→ **Entries**:
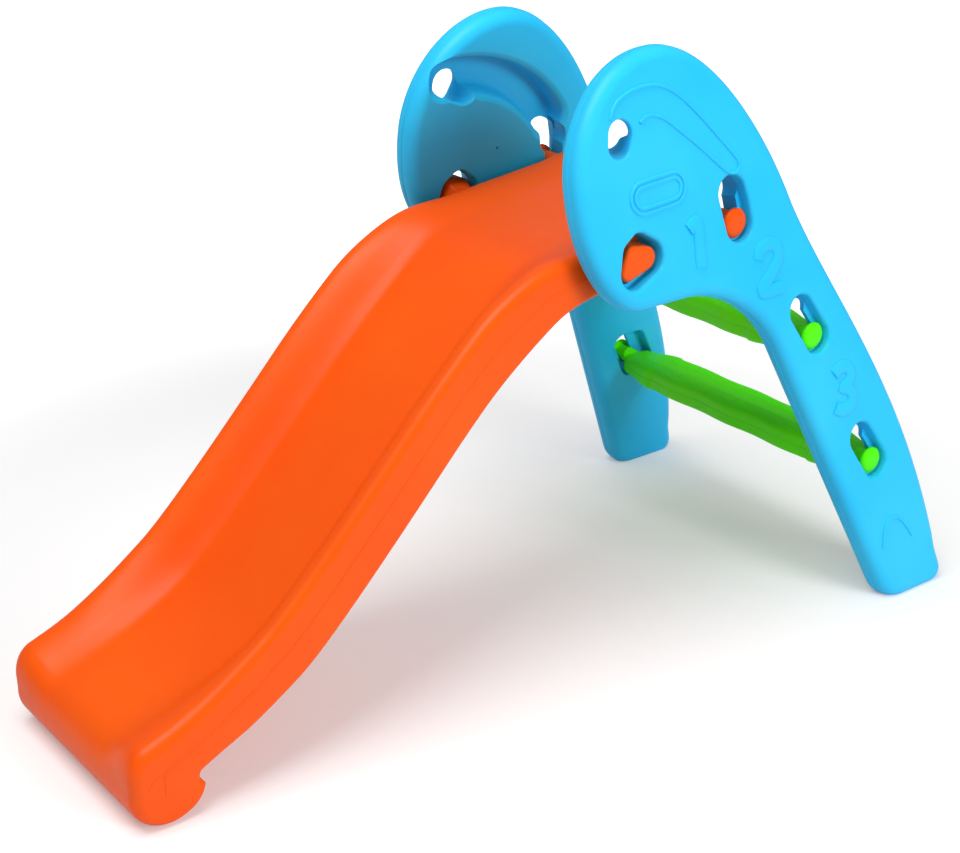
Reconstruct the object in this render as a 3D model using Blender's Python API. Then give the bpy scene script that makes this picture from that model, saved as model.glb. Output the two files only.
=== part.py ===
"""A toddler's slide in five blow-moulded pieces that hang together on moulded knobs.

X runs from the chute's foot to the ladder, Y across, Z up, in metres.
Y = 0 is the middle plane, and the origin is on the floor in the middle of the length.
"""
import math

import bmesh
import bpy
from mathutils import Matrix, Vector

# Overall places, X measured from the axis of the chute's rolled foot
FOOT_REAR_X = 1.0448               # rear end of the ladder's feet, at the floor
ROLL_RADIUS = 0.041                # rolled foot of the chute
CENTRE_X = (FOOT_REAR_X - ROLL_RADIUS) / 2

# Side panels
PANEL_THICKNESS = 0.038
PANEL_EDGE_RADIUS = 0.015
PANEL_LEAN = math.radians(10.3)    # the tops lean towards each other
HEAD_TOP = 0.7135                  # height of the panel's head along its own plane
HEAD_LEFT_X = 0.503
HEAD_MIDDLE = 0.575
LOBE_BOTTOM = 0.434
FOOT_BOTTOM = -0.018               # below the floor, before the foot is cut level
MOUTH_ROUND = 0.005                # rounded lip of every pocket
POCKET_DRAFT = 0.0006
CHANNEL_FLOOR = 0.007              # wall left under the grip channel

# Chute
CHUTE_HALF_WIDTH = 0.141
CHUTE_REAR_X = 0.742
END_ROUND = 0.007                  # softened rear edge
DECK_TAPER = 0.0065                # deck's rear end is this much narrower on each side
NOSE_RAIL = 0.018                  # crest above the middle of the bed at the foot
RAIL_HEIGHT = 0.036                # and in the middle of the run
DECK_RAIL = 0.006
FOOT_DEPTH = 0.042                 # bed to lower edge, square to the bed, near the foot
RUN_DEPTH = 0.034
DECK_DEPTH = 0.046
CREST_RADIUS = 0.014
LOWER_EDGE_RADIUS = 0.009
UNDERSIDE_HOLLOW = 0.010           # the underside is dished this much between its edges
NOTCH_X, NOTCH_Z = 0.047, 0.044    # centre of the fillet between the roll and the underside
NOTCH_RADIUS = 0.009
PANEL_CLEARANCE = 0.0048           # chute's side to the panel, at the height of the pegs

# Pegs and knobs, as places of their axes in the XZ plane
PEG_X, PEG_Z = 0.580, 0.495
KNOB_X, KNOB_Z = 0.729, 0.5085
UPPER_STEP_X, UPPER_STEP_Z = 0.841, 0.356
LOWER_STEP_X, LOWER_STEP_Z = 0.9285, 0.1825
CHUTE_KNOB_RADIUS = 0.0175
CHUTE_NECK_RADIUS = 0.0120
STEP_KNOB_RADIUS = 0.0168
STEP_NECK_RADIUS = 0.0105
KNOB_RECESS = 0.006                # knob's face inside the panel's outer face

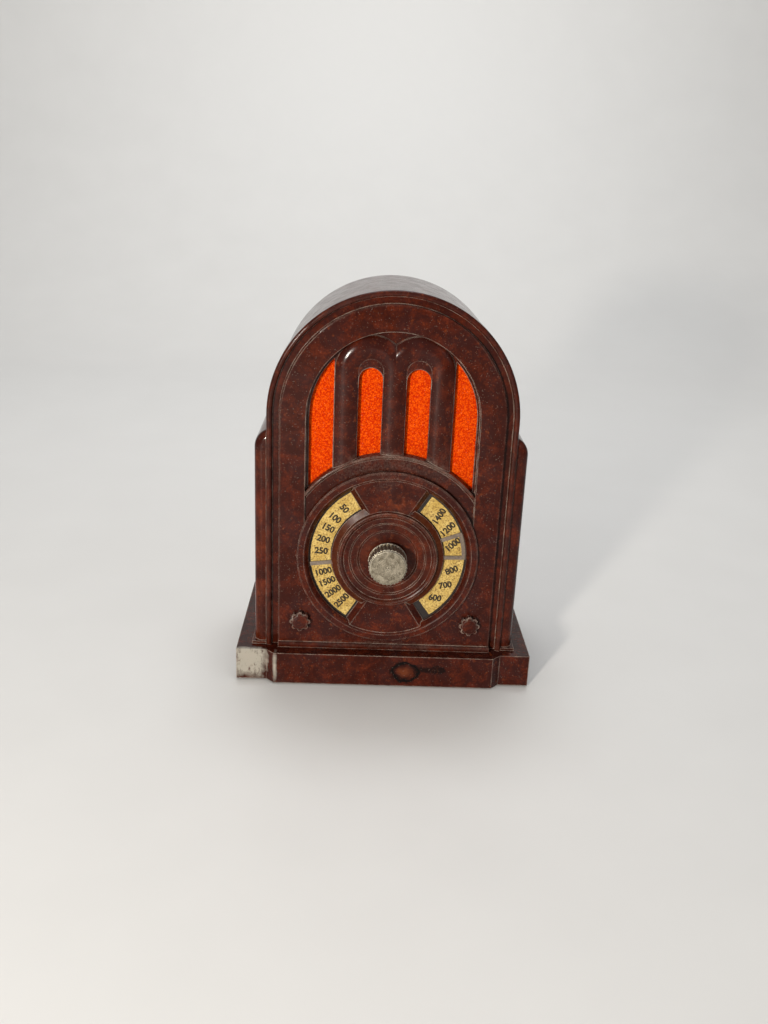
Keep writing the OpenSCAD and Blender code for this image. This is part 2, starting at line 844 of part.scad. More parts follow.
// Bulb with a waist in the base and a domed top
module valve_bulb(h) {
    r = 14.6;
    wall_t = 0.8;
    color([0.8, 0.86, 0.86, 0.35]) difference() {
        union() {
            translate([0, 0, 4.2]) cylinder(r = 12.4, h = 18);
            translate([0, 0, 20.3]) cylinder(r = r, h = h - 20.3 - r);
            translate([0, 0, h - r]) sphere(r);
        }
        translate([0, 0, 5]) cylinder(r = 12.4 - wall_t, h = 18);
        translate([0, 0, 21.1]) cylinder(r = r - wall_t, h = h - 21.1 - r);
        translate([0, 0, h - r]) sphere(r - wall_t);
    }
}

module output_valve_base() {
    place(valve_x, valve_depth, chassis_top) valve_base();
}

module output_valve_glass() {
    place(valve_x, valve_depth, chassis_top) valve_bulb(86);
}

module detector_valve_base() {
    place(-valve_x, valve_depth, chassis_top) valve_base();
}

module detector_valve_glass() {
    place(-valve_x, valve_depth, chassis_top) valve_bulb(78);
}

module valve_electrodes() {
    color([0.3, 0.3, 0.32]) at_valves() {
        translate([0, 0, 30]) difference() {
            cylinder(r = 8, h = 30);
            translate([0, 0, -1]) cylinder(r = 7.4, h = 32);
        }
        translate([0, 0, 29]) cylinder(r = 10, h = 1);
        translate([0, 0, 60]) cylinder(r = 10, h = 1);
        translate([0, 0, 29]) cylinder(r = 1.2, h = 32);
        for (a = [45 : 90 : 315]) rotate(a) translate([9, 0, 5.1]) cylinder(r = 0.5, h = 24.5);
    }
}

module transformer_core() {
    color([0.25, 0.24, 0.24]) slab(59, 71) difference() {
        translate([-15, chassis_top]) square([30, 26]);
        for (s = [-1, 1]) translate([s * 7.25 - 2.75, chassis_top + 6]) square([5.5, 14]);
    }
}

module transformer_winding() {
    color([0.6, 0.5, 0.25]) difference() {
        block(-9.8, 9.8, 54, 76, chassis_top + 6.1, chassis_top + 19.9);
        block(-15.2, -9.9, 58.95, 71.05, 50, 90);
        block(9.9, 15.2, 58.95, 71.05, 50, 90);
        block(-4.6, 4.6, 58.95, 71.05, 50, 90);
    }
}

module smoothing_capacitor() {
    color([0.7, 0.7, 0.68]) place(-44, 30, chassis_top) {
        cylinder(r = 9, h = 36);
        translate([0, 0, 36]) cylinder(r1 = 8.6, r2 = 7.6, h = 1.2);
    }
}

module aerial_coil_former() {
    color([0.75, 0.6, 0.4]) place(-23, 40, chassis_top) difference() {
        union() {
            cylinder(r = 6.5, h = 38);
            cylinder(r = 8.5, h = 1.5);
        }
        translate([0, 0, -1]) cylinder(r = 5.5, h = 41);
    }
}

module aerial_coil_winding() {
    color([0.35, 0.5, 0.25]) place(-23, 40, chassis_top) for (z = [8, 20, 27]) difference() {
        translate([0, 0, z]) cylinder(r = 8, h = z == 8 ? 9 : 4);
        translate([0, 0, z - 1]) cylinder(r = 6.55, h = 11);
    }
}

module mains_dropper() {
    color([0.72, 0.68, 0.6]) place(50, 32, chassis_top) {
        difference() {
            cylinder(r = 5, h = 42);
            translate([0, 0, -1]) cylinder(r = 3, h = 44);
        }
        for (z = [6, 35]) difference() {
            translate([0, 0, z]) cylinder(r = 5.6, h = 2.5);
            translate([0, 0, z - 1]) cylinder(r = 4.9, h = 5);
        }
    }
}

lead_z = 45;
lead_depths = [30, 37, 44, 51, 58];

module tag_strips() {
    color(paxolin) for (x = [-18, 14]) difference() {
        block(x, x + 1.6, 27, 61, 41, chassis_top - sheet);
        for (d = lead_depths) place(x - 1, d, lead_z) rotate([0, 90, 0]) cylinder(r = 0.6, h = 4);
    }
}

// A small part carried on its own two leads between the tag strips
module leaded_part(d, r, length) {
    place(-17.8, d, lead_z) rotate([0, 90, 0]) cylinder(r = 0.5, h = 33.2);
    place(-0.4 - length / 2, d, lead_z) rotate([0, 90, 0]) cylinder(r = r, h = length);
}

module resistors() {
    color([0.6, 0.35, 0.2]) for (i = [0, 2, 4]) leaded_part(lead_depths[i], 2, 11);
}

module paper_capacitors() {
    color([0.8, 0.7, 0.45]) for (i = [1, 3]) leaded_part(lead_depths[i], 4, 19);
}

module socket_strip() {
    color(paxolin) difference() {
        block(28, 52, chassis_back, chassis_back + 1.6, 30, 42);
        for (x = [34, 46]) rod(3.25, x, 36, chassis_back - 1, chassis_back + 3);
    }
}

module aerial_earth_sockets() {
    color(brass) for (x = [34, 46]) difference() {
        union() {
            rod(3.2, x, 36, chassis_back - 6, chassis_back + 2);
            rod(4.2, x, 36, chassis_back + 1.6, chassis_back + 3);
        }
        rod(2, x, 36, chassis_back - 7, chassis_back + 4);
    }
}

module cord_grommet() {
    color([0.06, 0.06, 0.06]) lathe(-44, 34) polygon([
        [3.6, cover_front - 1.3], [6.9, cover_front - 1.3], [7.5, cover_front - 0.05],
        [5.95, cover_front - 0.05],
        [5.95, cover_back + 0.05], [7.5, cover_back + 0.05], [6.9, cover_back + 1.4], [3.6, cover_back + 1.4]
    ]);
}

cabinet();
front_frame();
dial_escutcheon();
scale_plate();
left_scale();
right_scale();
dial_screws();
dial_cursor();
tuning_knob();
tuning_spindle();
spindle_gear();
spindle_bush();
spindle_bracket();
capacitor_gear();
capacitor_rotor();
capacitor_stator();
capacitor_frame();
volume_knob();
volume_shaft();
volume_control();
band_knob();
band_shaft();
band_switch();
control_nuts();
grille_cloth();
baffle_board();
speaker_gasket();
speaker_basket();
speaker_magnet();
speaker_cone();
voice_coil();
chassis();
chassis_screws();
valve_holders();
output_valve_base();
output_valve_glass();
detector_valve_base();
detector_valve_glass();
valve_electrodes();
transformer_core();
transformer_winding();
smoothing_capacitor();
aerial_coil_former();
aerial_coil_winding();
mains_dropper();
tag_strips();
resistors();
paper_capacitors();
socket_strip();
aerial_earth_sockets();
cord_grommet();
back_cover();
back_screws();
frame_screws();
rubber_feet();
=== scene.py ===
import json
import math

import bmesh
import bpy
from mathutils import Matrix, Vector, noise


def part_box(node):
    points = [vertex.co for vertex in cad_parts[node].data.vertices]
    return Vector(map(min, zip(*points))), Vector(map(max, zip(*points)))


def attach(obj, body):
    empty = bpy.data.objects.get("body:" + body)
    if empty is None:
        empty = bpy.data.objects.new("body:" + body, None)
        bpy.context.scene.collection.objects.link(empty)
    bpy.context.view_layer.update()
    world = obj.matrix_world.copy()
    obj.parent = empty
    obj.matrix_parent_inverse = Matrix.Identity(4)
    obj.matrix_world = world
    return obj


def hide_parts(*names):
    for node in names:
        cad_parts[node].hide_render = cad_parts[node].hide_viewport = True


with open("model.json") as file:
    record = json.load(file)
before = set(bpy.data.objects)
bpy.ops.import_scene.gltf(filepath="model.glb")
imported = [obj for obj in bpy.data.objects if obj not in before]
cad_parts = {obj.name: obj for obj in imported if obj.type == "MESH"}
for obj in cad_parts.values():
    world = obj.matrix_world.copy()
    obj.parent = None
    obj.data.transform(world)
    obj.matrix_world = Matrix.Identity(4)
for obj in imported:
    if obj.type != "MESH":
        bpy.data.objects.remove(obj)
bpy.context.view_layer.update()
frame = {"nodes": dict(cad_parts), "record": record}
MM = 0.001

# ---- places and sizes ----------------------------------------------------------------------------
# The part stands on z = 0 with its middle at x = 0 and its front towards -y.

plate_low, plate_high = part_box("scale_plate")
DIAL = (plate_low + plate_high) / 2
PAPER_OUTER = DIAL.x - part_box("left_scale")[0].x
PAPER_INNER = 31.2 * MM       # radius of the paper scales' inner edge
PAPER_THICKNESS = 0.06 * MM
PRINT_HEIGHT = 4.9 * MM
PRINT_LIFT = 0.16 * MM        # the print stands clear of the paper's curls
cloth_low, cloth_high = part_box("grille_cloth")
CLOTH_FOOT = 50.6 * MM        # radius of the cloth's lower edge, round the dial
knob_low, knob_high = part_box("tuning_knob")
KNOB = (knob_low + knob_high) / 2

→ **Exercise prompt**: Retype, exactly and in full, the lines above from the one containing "paper_capacitors();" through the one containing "if empty is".

→ **Exercise output**:
paper_capacitors();
socket_strip();
aerial_earth_sockets();
cord_grommet();
back_cover();
back_screws();
frame_screws();
rubber_feet();
=== scene.py ===
import json
import math

import bmesh
import bpy
from mathutils import Matrix, Vector, noise


def part_box(node):
    points = [vertex.co for vertex in cad_parts[node].data.vertices]
    return Vector(map(min, zip(*points))), Vector(map(max, zip(*points)))


def attach(obj, body):
    empty = bpy.data.objects.get("body:" + body)
    if empty is None:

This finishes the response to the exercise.